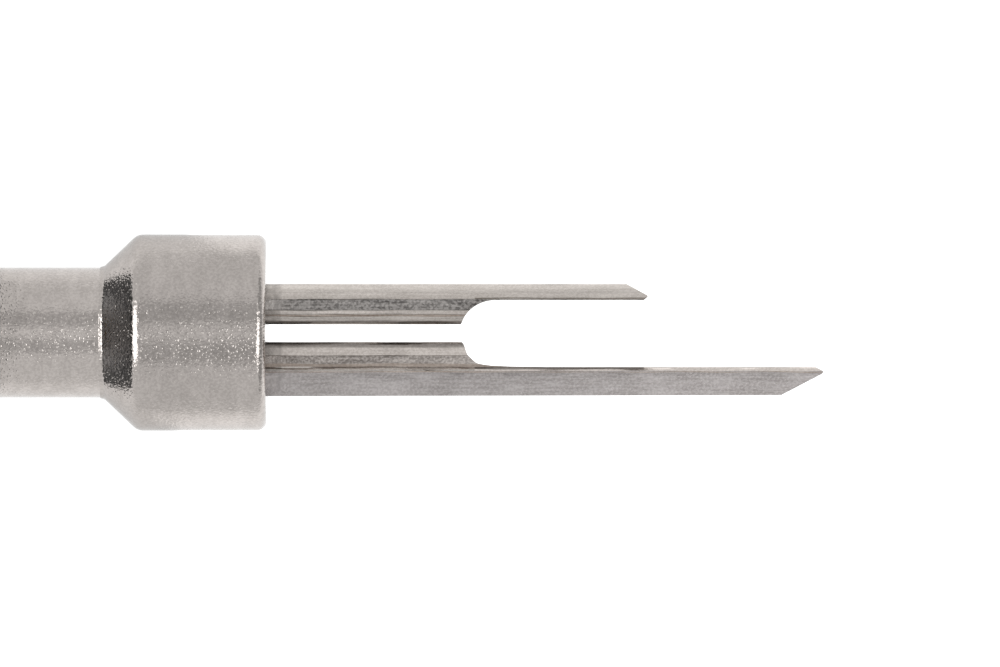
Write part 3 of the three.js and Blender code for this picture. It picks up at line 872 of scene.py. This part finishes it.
def zigzag(u):
    """1 at whole numbers and 0 halfway between them."""
    return abs(2 * (u - math.floor(u)) - 1)


def knurl_share(depth):
    """How deep the knurling is cut at this distance from the barrel's end: 0 or 1, with
    short run-outs at the edges of each band."""
    edges = [0.9 * MM]
    for ring in RING_DEPTHS:
        edges += [ring - GROOVE_HALF - KNURL_MARGIN, ring + GROOVE_HALF + KNURL_MARGIN]
    edges.append(GRIP_LENGTH - 0.5 * MM)
    bands = list(zip(edges[::2], edges[1::2]))
    return max(ease((depth - a) / KNURL_RUNOUT) * ease((b - depth) / KNURL_RUNOUT) for a, b in bands)


def barrel_radius(x, radius, angle):
    """The barrel's outside: knurled on the grips and six-sided between them."""
    inside_limit = 3.8 * MM
    if radius < inside_limit:
        return radius
    depth = min(x - BACK_END, FRONT_END - x)
    on_the_grip = abs(radius - GRIP_RADIUS) < 0.01 * MM
    if depth < GRIP_LENGTH and on_the_grip:
        around = angle / FULL_TURN * KNURL_COUNT
        along = (x - BACK_END) / KNURL_PITCH
        groove = max(zigzag(around + along), zigzag(around - along))
        return radius - KNURL_DEPTH * groove * knurl_share(depth)
    return soft_least(radius, hexagon_radius(angle), 0.12 * MM)


def barrel_half(end_x, direction):
    """The outer outline from the middle of the barrel out to one end."""
    half = BARREL_LENGTH / 2
    close = 0.05 * MM
    flats_end = 23.6 * MM
    outline = [(half, CORNER_RADIUS), (half - 6 * MM, CORNER_RADIUS), (flats_end, CORNER_RADIUS)]
    outline += [(flats_end - close * k, CORNER_RADIUS) for k in range(1, 13)]
    drop = CORNER_RADIUS - GRIP_RADIUS
    outline += [
        (TAPER_START - TAPER_LENGTH * k / TAPER_STEPS, CORNER_RADIUS - drop * k / TAPER_STEPS)
        for k in range(TAPER_STEPS + 1)
    ]
    walls = [ring + side * GROOVE_HALF for ring in reversed(RING_DEPTHS) for side in (1, -1)]
    chamfer_start = 0.5 * MM
    edges = [GRIP_START] + walls + [chamfer_start]
    step = KNURL_PITCH / KNURL_SAMPLES
    for a, b in list(zip(edges, edges[1:]))[::2]:
        count = max(2, round((a - b) / step))
        outline += [(a - (a - b) * k / count, GRIP_RADIUS) for k in range(count + 1)]
        if b > chamfer_start:
            outline += [(b, GROOVE_FLOOR), (b - 2 * GROOVE_HALF, GROOVE_FLOOR)]
    outline += [(chamfer_start, GRIP_RADIUS), (0.12 * MM, 4.15 * MM), (0.0, 3.98 * MM)]
    return placed([(-x, r) for x, r in outline], end_x, direction)


def barrel():
    front = barrel_half(FRONT_END, 1)
    back = barrel_half(BACK_END, -1)
    inside = [
        (FRONT_END, NOSE_SEAT_RADIUS), (FRONT_END - NOSE_SEAT_DEPTH, NOSE_SEAT_RADIUS),
        (FRONT_END - NOSE_SEAT_DEPTH, BORE_RADIUS), (BACK_END + NOSE_SEAT_DEPTH, BORE_RADIUS),
        (BACK_END + NOSE_SEAT_DEPTH, NOSE_SEAT_RADIUS), (BACK_END, NOSE_SEAT_RADIUS),
    ]
    outline = list(reversed(back)) + front[1:] + inside
    return lathe("barrel_body", outline, segments=BARREL_SEGMENTS, closed=True,
                 radius_at=barrel_radius)


dress(barrel(), BLACK_ANODISED, "black_aluminium", "handle", "barrel")


def grip_ring(name, end_x, direction, depth):
    """A rubber ring with an arched outside, depth in from the barrel's end."""
    half = 0.8 * MM
    low = 4.15 * MM
    side = 4.45 * MM
    crown = 4.72 * MM
    steps = 12
    turns = [math.pi * k / steps for k in range(1, steps)]
    profile = [(-half, low), (-half, side)]
    profile += [(-half * math.cos(a), side + (crown - side) * math.sin(a)) for a in turns]
    profile += [(half, side), (half, low)]
    centred = [(x - depth, radius) for x, radius in profile]
    return lathe(name, placed(centred, end_x, direction), segments=160, closed=True)


for end, end_x, direction in (("front", FRONT_END, 1), ("rear", BACK_END, -1)):
    for number, depth in enumerate(RING_DEPTHS, 1):
        ring = grip_ring(f"{end}_rubber_{number}", end_x, direction, depth)
        dress(ring, GRIP_RUBBER, "rubber", "handle", f"{end}_grip_ring_{number}")


def stop_pin(name, node):
    """A dowel that stands across the barrel, with slightly domed ends."""
    low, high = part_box(node)
    radius = half_width(node)
    dome = 0.1 * MM
    steps = 6
    turns = [math.pi / 2 * k / steps for k in range(1, steps + 1)]
    outline = [(low.z, 0.0)]
    outline += [(low.z + dome * (1 - math.cos(a)), radius * math.sin(a)) for a in turns]
    outline += [(high.z - (z - low.z), r) for z, r in reversed(outline)]
    piece = lathe(name, outline, segments=48)
    centre = middle(node)
    for vertex in piece.data.vertices:
        x, y, z = vertex.co
        vertex.co = (centre.x + y, z - AXIS_Z, x)
    return piece


for end in ("front", "rear"):
    dress(stop_pin(f"{end}_dowel", f"{end}_stop_pin"), SPRING_STEEL, "spring_steel",
          "handle", f"{end}_stop_pin")


# ---- Push pin -----------------------------------------------------------------------------

def pin_shank():
    """A round shank that narrows to a sleeve for the pin."""
    outline = scaled([
        (-24.5, 0.0), (-24.5, 1.6), (-24.1, 2.0), (15.4, 2.0), (19.5, 1.0), (22.0, 1.0),
        (22.0, 0.53), (14.1, 0.53), (14.1, 0.0),
    ])
    return lathe("pin_shank_rod", placed(rounded(outline, 0.25 * MM, steps=5), BACK_END, -1))


def pin_point():
    """A hardened pin that is stepped down to the width of a lug hole."""
    reach = (BACK_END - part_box("pin_point")[0].x) / MM
    outline = scaled([
        (14.2, 0.0), (14.2, 0.5), (27.6, 0.5), (27.9, 0.38), (reach - 0.12, 0.38),
        (reach, 0.26), (reach, 0.0),
    ])
    return lathe("pin_point_wire", placed(rounded(outline, 0.08 * MM), BACK_END, -1), segments=96)


dress(pin_shank(), SHANK_NICKEL, "satin_steel", "push_pin", "pin_shank")
dress(pin_point(), SPRING_STEEL, "spring_steel", "push_pin", "pin_point")


# ---- Studio -------------------------------------------------------------------------------

FLOOR_HALF = 3.0
# The floor's painted pool of light fades between two distances from the middle of the floor. They
# are measured across the tool: along it, the same light reaches 1 / POOL_SQUEEZE times as far.
POOL_SQUEEZE = 0.25
POOL_NEAR = 11 * MM
POOL_FAR = 36 * MM
GLOW_NEAR = 15 * MM            # the same two distances for the stronger painted glow under the fork
GLOW_FAR = 29 * MM
GLOW_BACK = 49.98 * MM         # where along the tool the stronger glow starts
GLOW_BLEND = 0.6 * MM          # and over what length
GLOW_SLANT = -0.06             # how far its back edge leans


def floor():
    """White paper with painted light: it glows softly in a long pool under the tool, and more under the
    fork.
    """
    corners = [(-1, -1, 0), (1, -1, 0), (1, 1, 0), (-1, 1, 0)]
    vertices = [Vector(corner) * FLOOR_HALF for corner in corners]
    piece = make_object("studio_floor", vertices, [(0, 1, 2, 3)], smooth=False)
    n = Nodes("white_paper_painted_glow")
    fibre = n.noise(n.position, scale=900, detail=3.0)
    colour = n.mix(fibre, (0.15, 0.15, 0.15), (0.17, 0.17, 0.17))
    away = n.add("ShaderNodeVectorMath", operation="LENGTH")
    n.link(n.stretched(POOL_SQUEEZE, 1.0, 1.0), away.inputs[0])
    pool = n.ramp(away.outputs["Value"], POOL_NEAR, POOL_FAR, 0.95, 0.65)
    glow = n.ramp(away.outputs["Value"], GLOW_NEAR, GLOW_FAR, 0.42, 0.0)
    forward = n.add("ShaderNodeVectorMath", operation="DOT_PRODUCT")
    n.link(n.position, forward.inputs[0])
    forward.inputs[1].default_value = (1.0, GLOW_SLANT, 0.0)
    front = n.ramp(forward.outputs["Value"], GLOW_BACK, GLOW_BACK + GLOW_BLEND, 0.0, 1.0)
    added = n.mix(front, (0.0, 0.0, 0.0), glow)
    # Painted light: the paper's emission is a glowing pool under the tool, stronger under the fork.
    n.link(n.total(pool, added), n.shader.inputs["Emission Strength"])
    n.shader.inputs["Emission Color"].default_value = (1.0, 1.0, 1.0, 1.0)
    piece.data.materials.append(n.finish(colour, n.ramp(fibre, 0.3, 0.7, 0.85, 0.95)))


# The room's brightness by height: 0 is level with the tool and 1 is straight above it.
SKY_STEPS = [(0.0, 0.86), (0.77, 0.84), (0.82, 0.60), (0.962, 0.58), (0.985, 0.80), (1.0, 0.90)]


def sky():
    """A pale studio room whose ceiling is darker in a ring round the zenith, and whose end
    wall ahead of the tool is dimmer than the rest."""
    world = bpy.data.worlds.new("studio")
    bpy.context.scene.world = world
    world.use_nodes = True
    tree = world.node_tree
    background = tree.nodes["Background"]
    direction = tree.nodes.new("ShaderNodeTexCoord").outputs["Generated"]
    split = tree.nodes.new("ShaderNodeSeparateXYZ")
    tree.links.new(direction, split.inputs["Vector"])
    ramp = tree.nodes.new("ShaderNodeValToRGB")
    ramp.color_ramp.interpolation = "LINEAR"
    elements = ramp.color_ramp.elements
    while len(elements) < len(SKY_STEPS):
        elements.new(0.5)
    for element, (place, value) in zip(elements, SKY_STEPS):
        element.position = place
        element.color = (value, value, value, 1.0)
    tree.links.new(split.outputs["Z"], ramp.inputs["Fac"])
    dim = tree.nodes.new("ShaderNodeMapRange")
    tree.links.new(split.outputs["X"], dim.inputs["Value"])
    for key, value in (("From Min", 0.5), ("From Max", 0.62), ("To Min", 1.0), ("To Max", 0.55)):
        dim.inputs[key].default_value = value
    tree.links.new(ramp.outputs["Color"], background.inputs["Color"])
    tree.links.new(dim.outputs["Result"], background.inputs["Strength"])


def softbox(name, towards_x, towards_y, width, depth, radiance):
    """A rectangular lamp aimed at the fork. towards_x and towards_y are how far it stands
    from straight above, in degrees; width runs across the tool and depth along it."""
    distance = 0.6
    target = Vector((COLLAR_FACE, 0.0, AXIS_Z))
    direction = Vector((math.tan(math.radians(towards_x)), math.tan(math.radians(towards_y)), 1.0))
    light = bpy.data.lights.new(name, "AREA")
    light.shape = "RECTANGLE"
    light.size = width
    light.size_y = depth
    light.energy = radiance * math.pi * width * depth
    lamp = bpy.data.objects.new(name, light)
    lamp.location = target + direction.normalized() * distance
    lamp.rotation_mode = "QUATERNION"
    lamp.rotation_quaternion = (-direction).to_track_quat("-Z", "Y")
    bpy.context.scene.collection.objects.link(lamp)


def camera():
    """Looks straight down on the fork, with the tool's axis level across the picture."""
    frame_width = 30.8 * MM
    ahead = 7.18 * MM
    aside = -0.03 * MM
    lens = 400.0
    data = bpy.data.cameras.new("camera")
    data.lens = lens
    data.clip_start = 0.05
    data.clip_end = 20.0
    distance = frame_width * lens / data.sensor_width
    eye = bpy.data.objects.new("camera", data)
    eye.location = (COLLAR_FACE + ahead, aside, AXIS_Z + distance)
    bpy.context.scene.collection.objects.link(eye)
    bpy.context.scene.camera = eye


floor()
sky()
softbox("front_softbox", towards_x=34, towards_y=-11, width=0.58, depth=0.36, radiance=2.1)
softbox("back_softbox", towards_x=-45, towards_y=-2, width=0.62, depth=0.40, radiance=2.1)
camera()
bpy.context.scene.view_settings.view_transform = "Standard"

● ● ● ●

Restate the listing exactly, starting at its first line and ending at the line where "return max(ease((depth - a)" occurs; include both and no other lines.

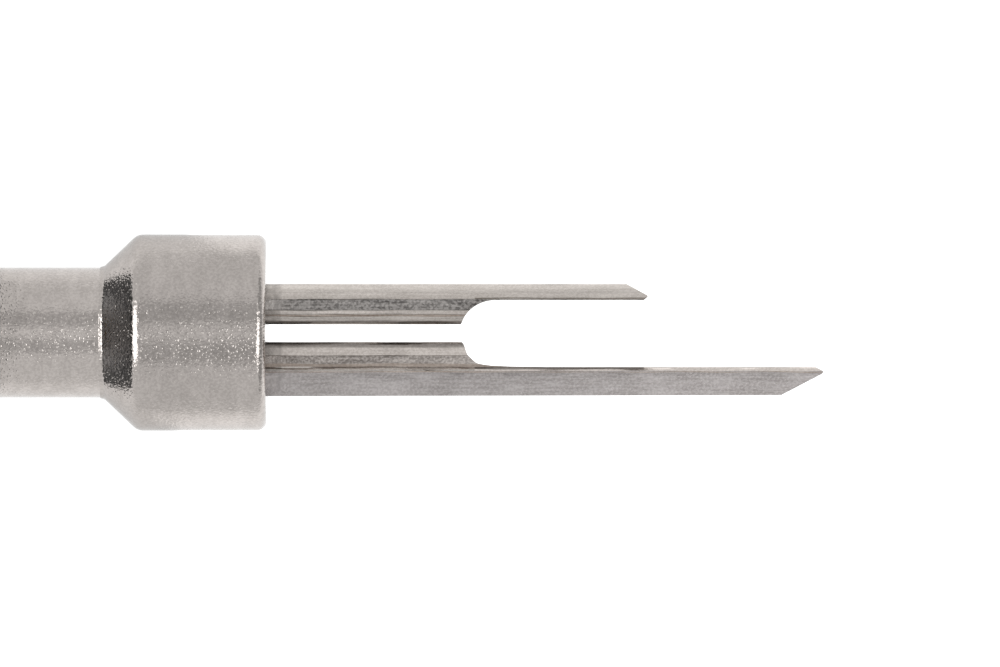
Write part 3 of the three.js and Blender code for this picture. It picks up at line 872 of scene.py. This part finishes it.
def zigzag(u):
    """1 at whole numbers and 0 halfway between them."""
    return abs(2 * (u - math.floor(u)) - 1)


def knurl_share(depth):
    """How deep the knurling is cut at this distance from the barrel's end: 0 or 1, with
    short run-outs at the edges of each band."""
    edges = [0.9 * MM]
    for ring in RING_DEPTHS:
        edges += [ring - GROOVE_HALF - KNURL_MARGIN, ring + GROOVE_HALF + KNURL_MARGIN]
    edges.append(GRIP_LENGTH - 0.5 * MM)
    bands = list(zip(edges[::2], edges[1::2]))
    return max(ease((depth - a) / KNURL_RUNOUT) * ease((b - depth) / KNURL_RUNOUT) for a, b in bands)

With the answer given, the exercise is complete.